WHAT THIS TASK INVOLVES =
All of the material below is to be repeated exactly.

PROVIDED RECORDS =
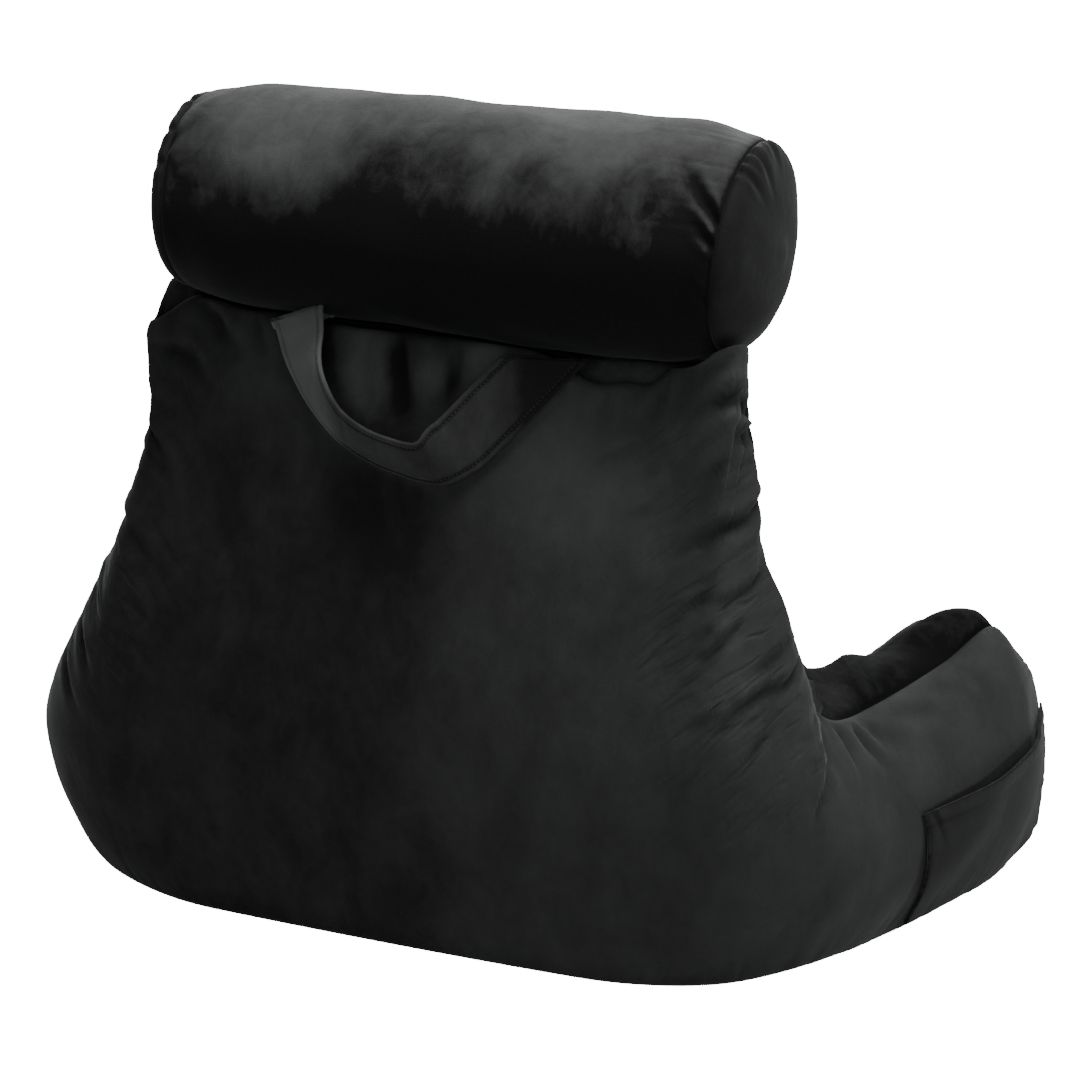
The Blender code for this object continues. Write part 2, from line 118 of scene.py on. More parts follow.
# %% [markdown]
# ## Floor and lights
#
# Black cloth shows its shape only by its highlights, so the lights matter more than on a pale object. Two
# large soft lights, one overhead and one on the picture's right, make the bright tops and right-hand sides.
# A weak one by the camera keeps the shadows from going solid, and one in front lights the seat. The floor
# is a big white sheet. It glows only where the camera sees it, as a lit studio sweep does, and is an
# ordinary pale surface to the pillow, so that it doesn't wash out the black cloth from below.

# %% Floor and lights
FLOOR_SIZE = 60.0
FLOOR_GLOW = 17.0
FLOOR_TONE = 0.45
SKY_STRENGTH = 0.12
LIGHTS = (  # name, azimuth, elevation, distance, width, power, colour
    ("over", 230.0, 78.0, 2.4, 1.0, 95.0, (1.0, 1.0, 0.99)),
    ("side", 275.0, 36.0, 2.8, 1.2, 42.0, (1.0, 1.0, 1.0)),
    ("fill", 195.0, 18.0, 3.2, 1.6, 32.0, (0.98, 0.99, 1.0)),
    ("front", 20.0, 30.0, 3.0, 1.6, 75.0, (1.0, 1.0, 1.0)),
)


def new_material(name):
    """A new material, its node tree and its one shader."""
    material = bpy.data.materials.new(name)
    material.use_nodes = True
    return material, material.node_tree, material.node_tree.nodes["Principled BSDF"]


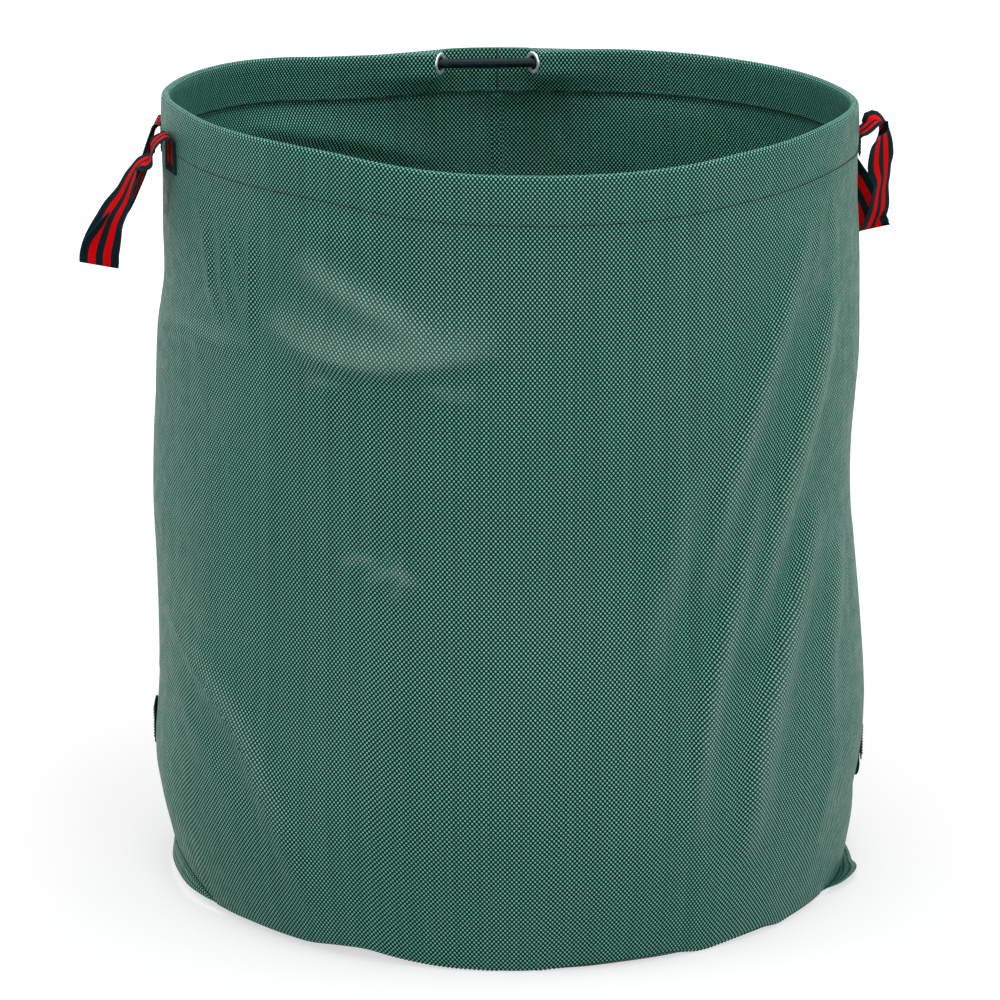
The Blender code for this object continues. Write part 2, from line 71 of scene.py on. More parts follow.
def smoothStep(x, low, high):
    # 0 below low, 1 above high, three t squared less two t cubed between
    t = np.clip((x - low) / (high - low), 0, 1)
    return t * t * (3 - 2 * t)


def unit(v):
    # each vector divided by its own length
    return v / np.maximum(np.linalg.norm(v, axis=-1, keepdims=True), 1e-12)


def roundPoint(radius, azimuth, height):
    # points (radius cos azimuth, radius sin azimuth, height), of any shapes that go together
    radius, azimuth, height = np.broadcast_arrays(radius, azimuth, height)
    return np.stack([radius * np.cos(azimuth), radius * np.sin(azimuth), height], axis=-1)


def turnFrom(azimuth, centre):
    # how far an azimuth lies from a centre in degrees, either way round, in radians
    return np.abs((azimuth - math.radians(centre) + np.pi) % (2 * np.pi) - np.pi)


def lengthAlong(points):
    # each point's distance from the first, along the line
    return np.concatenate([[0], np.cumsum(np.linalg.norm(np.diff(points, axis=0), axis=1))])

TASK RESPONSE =
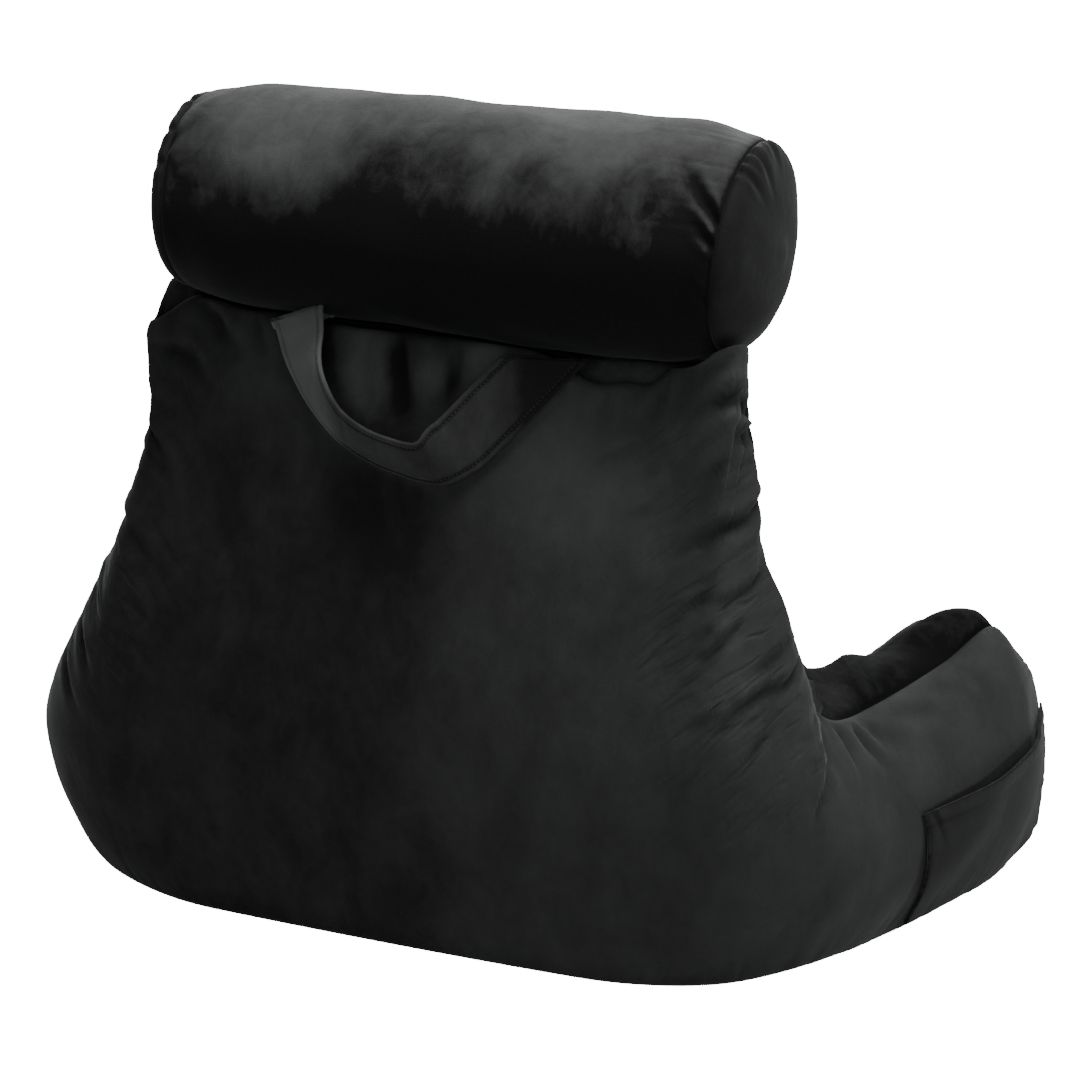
The Blender code for this object continues. Write part 2, from line 118 of scene.py on. More parts follow.
# %% [markdown]
# ## Floor and lights
#
# Black cloth shows its shape only by its highlights, so the lights matter more than on a pale object. Two
# large soft lights, one overhead and one on the picture's right, make the bright tops and right-hand sides.
# A weak one by the camera keeps the shadows from going solid, and one in front lights the seat. The floor
# is a big white sheet. It glows only where the camera sees it, as a lit studio sweep does, and is an
# ordinary pale surface to the pillow, so that it doesn't wash out the black cloth from below.

# %% Floor and lights
FLOOR_SIZE = 60.0
FLOOR_GLOW = 17.0
FLOOR_TONE = 0.45
SKY_STRENGTH = 0.12
LIGHTS = (  # name, azimuth, elevation, distance, width, power, colour
    ("over", 230.0, 78.0, 2.4, 1.0, 95.0, (1.0, 1.0, 0.99)),
    ("side", 275.0, 36.0, 2.8, 1.2, 42.0, (1.0, 1.0, 1.0)),
    ("fill", 195.0, 18.0, 3.2, 1.6, 32.0, (0.98, 0.99, 1.0)),
    ("front", 20.0, 30.0, 3.0, 1.6, 75.0, (1.0, 1.0, 1.0)),
)


def new_material(name):
    """A new material, its node tree and its one shader."""
    material = bpy.data.materials.new(name)
    material.use_nodes = True
    return material, material.node_tree, material.node_tree.nodes["Principled BSDF"]


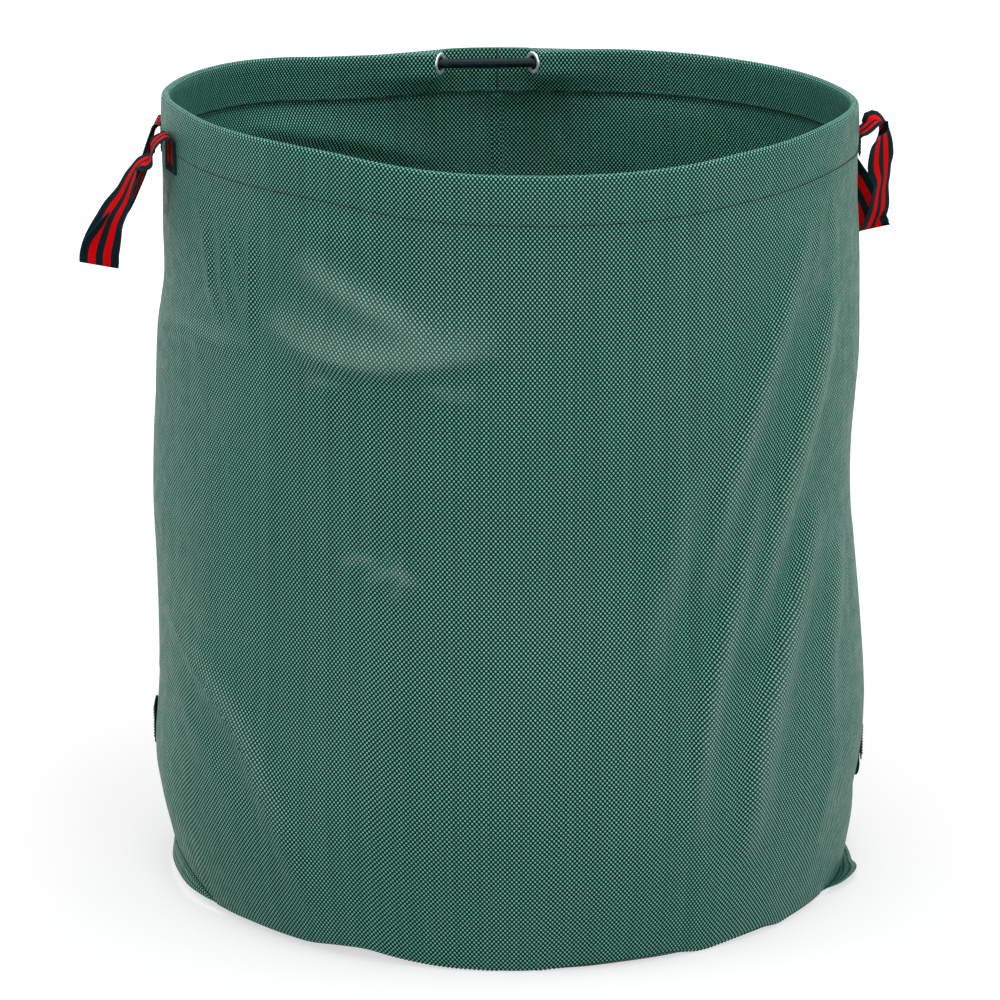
The Blender code for this object continues. Write part 2, from line 71 of scene.py on. More parts follow.
def smoothStep(x, low, high):
    # 0 below low, 1 above high, three t squared less two t cubed between
    t = np.clip((x - low) / (high - low), 0, 1)
    return t * t * (3 - 2 * t)


def unit(v):
    # each vector divided by its own length
    return v / np.maximum(np.linalg.norm(v, axis=-1, keepdims=True), 1e-12)


def roundPoint(radius, azimuth, height):
    # points (radius cos azimuth, radius sin azimuth, height), of any shapes that go together
    radius, azimuth, height = np.broadcast_arrays(radius, azimuth, height)
    return np.stack([radius * np.cos(azimuth), radius * np.sin(azimuth), height], axis=-1)


def turnFrom(azimuth, centre):
    # how far an azimuth lies from a centre in degrees, either way round, in radians
    return np.abs((azimuth - math.radians(centre) + np.pi) % (2 * np.pi) - np.pi)


def lengthAlong(points):
    # each point's distance from the first, along the line
    return np.concatenate([[0], np.cumsum(np.linalg.norm(np.diff(points, axis=0), axis=1))])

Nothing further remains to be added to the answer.